Jim asked after my math. I used the following equation:

$$ KE = \frac{\frac{mv^2}{2}}{\sqrt{1-\frac{v^2}{c^2}}}$$

• From the link above, KE = 1 x 10²³J

Answer 1

Massive objects moving very close to the speed of light will interact with the cosmic background radiation in a manner that should be detectable with current-generation observational equipment, according to an article in MIT Technology Review

https://www.technologyreview.com/s/536091/spacecraft-traveling-close-to-light-speed-should-be-visible-with-current-technology-say/

Answer 2

Traveling through vacuum, an object at any constant speed will not leave a wake. You can see this by Lorentz invariance- in the object's rest frame, it is not traveling at all, and so can't emit any radiation or warp space time or anything that would involve losing energy. Like any object with a mass, it has a gravitational field, but it's only a little larger than it would be for a ordinary million kilogram rock (which is to say immeasurably tiny, by astronomical standards).

Answer 3

Too long for a comment (given some of the assumptions I make, I'm not sure how accurate the final result for the speed $v$ is):

The density of rock may be taken as approximately $\rho \approx 3 g/cm^3 = 3 \times \frac{10^{-3} kg}{10^{-6} m^3} = 3 \times 10^3 kg/m^3$. According to your article, the crater was caused by an object of diameter $\approx 10 - 15 km$. Let us take the radius as $r = 10 km = 10^4 m$. This gives the mass as $\frac{4}{3} \pi r^3 \rho \approx 10^{16} kg$, which is a lot smaller than, say, the mass of the Earth, $\approx 5 \times 10^{24} kg$. However, the mass is much larger than the $10^6 kg$ you estimate, so that the speed will be a lot smaller than $c$ (as well, your formula for the KE isn't quite right, it should be $mc^2(\frac{1}{\sqrt{1 - v^2/c^2}}-1)$ and you should be able to use the non-relativistic version, $\frac{1}{2} m v^2$ to find $v \approx 10^4 m/s$. Still large, but non-relativistic.

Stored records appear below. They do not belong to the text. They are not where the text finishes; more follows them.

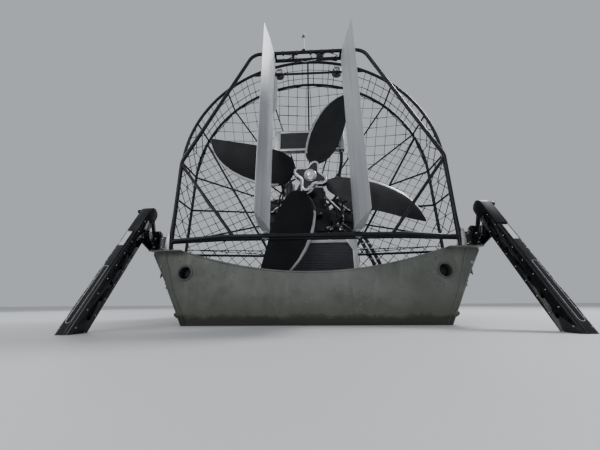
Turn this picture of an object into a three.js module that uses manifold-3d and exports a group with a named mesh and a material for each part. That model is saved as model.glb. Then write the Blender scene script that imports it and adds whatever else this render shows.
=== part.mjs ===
// Airboat: flat-bottomed aluminium hull, caged pusher propeller, twin air rudders, two folding anchors.
// Millimetres. X to starboard, Y forward, Z up. Inside the boat group y = 0 is the transom's aft face
// and z = 0 is the underside of the flat bottom.
import * as THREE from 'three';
import { mergeVertices } from 'three/addons/utils/BufferGeometryUtils.js';
import Module from 'manifold-3d';

const wasm = await Module();
wasm.setup();

// Hull
const HULL_LENGTH = 5400;
const SHEET = 8;
const GAP = 0.3;
const TRANSOM_MID_TOP = 465;
const CORNER_TOP = 625;
const DIP_HALF = 970;
const HALF_BEAM = 1220;
const DECK_Z = 100;
const DECK_SHEET = 6;
const DECK_TOP = DECK_Z + DECK_SHEET;
const DECK_END_Y = 4350;
const DECK_HALF = 890;
const TOP_HALF = 1115;
const SIDE_TOP = 610;
const RAIL_SPACE = 35;
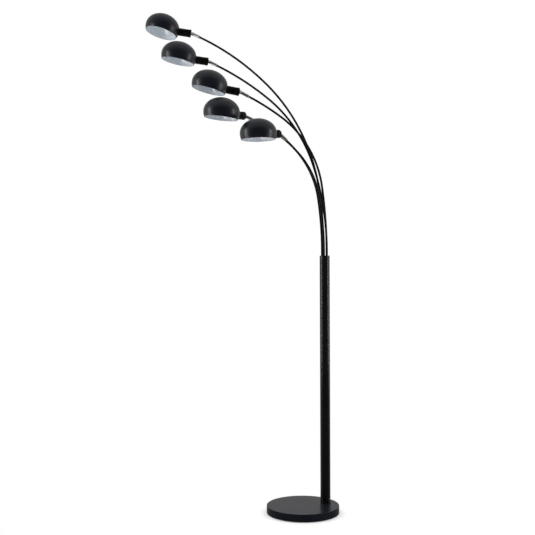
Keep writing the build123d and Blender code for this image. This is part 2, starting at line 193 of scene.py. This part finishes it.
def makeOpal(name, spec):
    material, tree = newMaterial(name)
    place = addNode(tree, "ShaderNodeTexCoord")
    feature, detail = spec["drift"]
    drift = addNode(tree, "ShaderNodeTexNoise", {"Scale": perMetre(feature), "Detail": detail},
                    {"Vector": (place, "Object")})
    low, high = spec["roughness"]
    gloss = addNode(tree, "ShaderNodeMapRange", {"To Min": low, "To Max": high}, {"Value": (drift, "Fac")})
    sockets = {"Base Color": linearColour(spec["colour"]), "IOR": spec["ior"]}
    shader = addNode(tree, "ShaderNodeBsdfPrincipled", sockets, {"Roughness": (gloss, "Result")})
    addNode(tree, "ShaderNodeOutputMaterial", links={"Surface": (shader, 0)})
    return material


finishes = {
    "base_black": makeFinish("powder coat on cast iron, satin black", powderCoats["base"]),
    "pole_black": makeFinish("powder coat on steel tube, semi gloss black", powderCoats["pole"]),
    "arm_black": makeFinish("powder coat on bent steel tube, satin black", powderCoats["arm"]),
    "cup_black": makeFinish("phenolic moulding, matt black", mouldings["cup"]),
    "holder_white": makeFinish("thermoset moulding, white", mouldings["holder"]),
    "satin_nickel": makeFinish("satin nickel plate on turned brass", nickelPlate),
    "steel": makeFinish("zinc plated steel", zincPlate),
    "rubber": makeFinish("moulded rubber, matt black", mouldings["rubber"]),
    "opal_glass": makeOpal("blown opal glass", opalGlass),
}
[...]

However, I think the answer given by Chris is in the spirit of the question that was asked.

Answer 4

A particle can lose energy in a medium if its phase velocity is higher than the speed of light in that medium. For charged particles it is called Cerenkov radiation

is electromagnetic radiation emitted when a charged particle (such as an electron) passes through a dielectric medium at a speed greater than the phase velocity of light in that medium. The characteristic blue glow of an underwater nuclear reactor is due to Cherenkov radiation.

There have been proposals that charged particles would emit Cerenkov radiation in a gravitational field .

Also for gravitational Cerenkov type radiation in gravitational fields in a medium. These would be very hard to detect

So for particle physics there is radiation in a medium, the cosmic rays coming down the atmosphere for example, or particles in accelerators. Extended bodies do not reach relativistic velocities, but if they did have a velocity higher than the phase velocity of light in the medium, they might have some local charges (from friction of descent in the atmosphere for example) and radiate. It would be hard to detect for sure, a lot more would be happening to the extended body , as the burning meteors show, which have nothing to do with relativistic velocities.